Perhaps the geotagging won’t even be necessary. Google added a geocoder to their mapping API two weeks ago. The UK, alas, is not yet supported (probably because the Post Office won’t let go of its monopoly that easily… Postman Pat, your money-grabbing days are numbered).

Unfortunately, Google Maps isn’t very suited to the cut’n’paste idea: you have to register a different API key for each domain where you want to use the mapping API.

The Yahoo maps API is less draconian about registration but its lack of detailed UK maps makes it a non-starter for me.

Maybe I should step away from maps and concentrate on events instead. It probably wouldn’t be too hard too write a script to create a calendar based on any hCalendar data found in a document. Perhaps I’ll investigate the calendar widget from Yahoo.

Ultimately I’d like to create something like Chris’s Mapendar idea.

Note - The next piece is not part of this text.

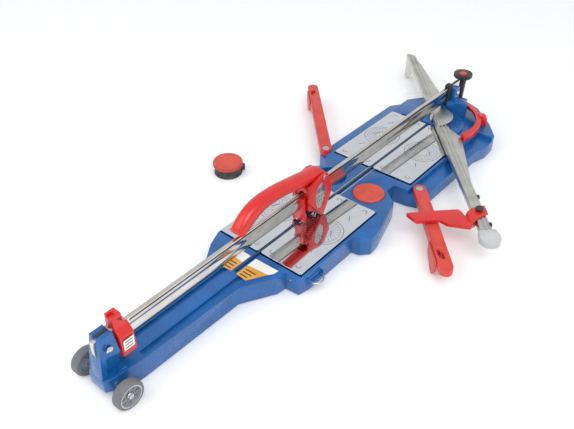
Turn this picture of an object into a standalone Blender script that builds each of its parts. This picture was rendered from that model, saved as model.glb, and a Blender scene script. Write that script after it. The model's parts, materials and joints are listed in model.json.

If only there were enough hours in the day.

Upcoming webolution

At the risk of becoming API-watch Central, I feel I must point out some nifty new features that have been added to Upcoming.org.

Andy and the gang have been diligently geotagging events using Yahoo’s geocoder API. Best of all, these latitude and longitude co-ordinates are now also being exposed through the API. Methinks Adactio Austin won’t be the last mashing up of event and map data I’ll be doing.

On the Upcoming site itself, you can now limit the number of attendees for an event, edit any venues you’ve added and edit your comments. This comes just a few days after Brian Suda mentioned in a chat that he would like to have the option to edit this comment later (right now he’s looking for somewhere to stay during XTech).

Feature wished for; feature added. This is exactly the kind of iterative, evolutionary growth that goes a long way towards what Kathy Sierra calls creating passionate users. By all accounts, her panel at South by Southwest was nothing short of outstanding. Everyone I spoke to who attended was raving about it for days. Muggins here missed it but I have a good excuse. I was busy signing freshly-purchased books, so I can’t complain.